_GOAL:_ Pull out from the material below all lines with "frame".

_GIVEN DATA:_
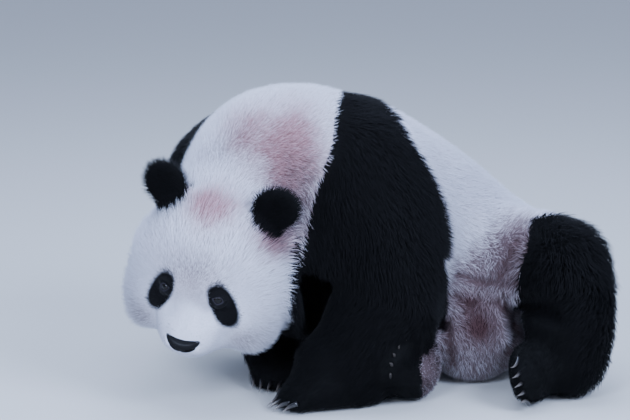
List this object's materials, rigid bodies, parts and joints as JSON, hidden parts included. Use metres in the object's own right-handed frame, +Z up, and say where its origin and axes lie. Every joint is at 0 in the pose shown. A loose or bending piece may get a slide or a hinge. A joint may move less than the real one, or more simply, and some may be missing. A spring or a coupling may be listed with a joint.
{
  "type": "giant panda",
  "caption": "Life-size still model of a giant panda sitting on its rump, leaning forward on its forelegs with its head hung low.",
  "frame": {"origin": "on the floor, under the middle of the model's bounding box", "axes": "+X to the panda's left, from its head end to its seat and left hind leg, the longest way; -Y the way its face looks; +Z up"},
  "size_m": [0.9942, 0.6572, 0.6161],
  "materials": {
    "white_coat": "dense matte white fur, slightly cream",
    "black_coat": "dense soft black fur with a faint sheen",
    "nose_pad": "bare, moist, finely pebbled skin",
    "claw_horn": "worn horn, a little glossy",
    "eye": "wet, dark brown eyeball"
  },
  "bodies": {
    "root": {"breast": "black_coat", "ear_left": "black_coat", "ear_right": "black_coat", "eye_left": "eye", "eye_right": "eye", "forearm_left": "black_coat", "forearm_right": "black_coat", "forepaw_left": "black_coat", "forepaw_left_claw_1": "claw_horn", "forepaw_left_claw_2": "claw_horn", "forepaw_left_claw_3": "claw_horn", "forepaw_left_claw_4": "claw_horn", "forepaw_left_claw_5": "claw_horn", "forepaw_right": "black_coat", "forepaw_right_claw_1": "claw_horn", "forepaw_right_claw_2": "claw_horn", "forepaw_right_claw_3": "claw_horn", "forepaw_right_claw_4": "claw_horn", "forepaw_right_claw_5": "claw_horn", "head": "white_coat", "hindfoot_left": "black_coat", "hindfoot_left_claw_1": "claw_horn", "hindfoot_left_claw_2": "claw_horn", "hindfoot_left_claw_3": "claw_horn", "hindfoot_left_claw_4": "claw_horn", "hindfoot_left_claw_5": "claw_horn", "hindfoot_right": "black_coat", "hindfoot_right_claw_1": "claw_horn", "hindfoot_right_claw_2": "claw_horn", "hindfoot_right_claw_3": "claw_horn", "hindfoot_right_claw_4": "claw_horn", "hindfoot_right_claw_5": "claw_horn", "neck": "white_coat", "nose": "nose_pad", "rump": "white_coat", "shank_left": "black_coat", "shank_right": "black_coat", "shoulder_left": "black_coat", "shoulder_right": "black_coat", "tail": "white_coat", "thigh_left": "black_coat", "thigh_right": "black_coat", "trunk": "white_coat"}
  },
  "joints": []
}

_SOLUTION TO THE PROBLEM:_
List this object's materials, rigid bodies, parts and joints as JSON, hidden parts included. Use metres in the object's own right-handed frame, +Z up, and say where its origin and axes lie. Every joint is at 0 in the pose shown. A loose or bending piece may get a slide or a hinge. A joint may move less than the real one, or more simply, and some may be missing. A spring or a coupling may be listed with a joint.
  "frame": {"origin": "on the floor, under the middle of the model's bounding box", "axes": "+X to the panda's left, from its head end to its seat and left hind leg, the longest way; -Y the way its face looks; +Z up"},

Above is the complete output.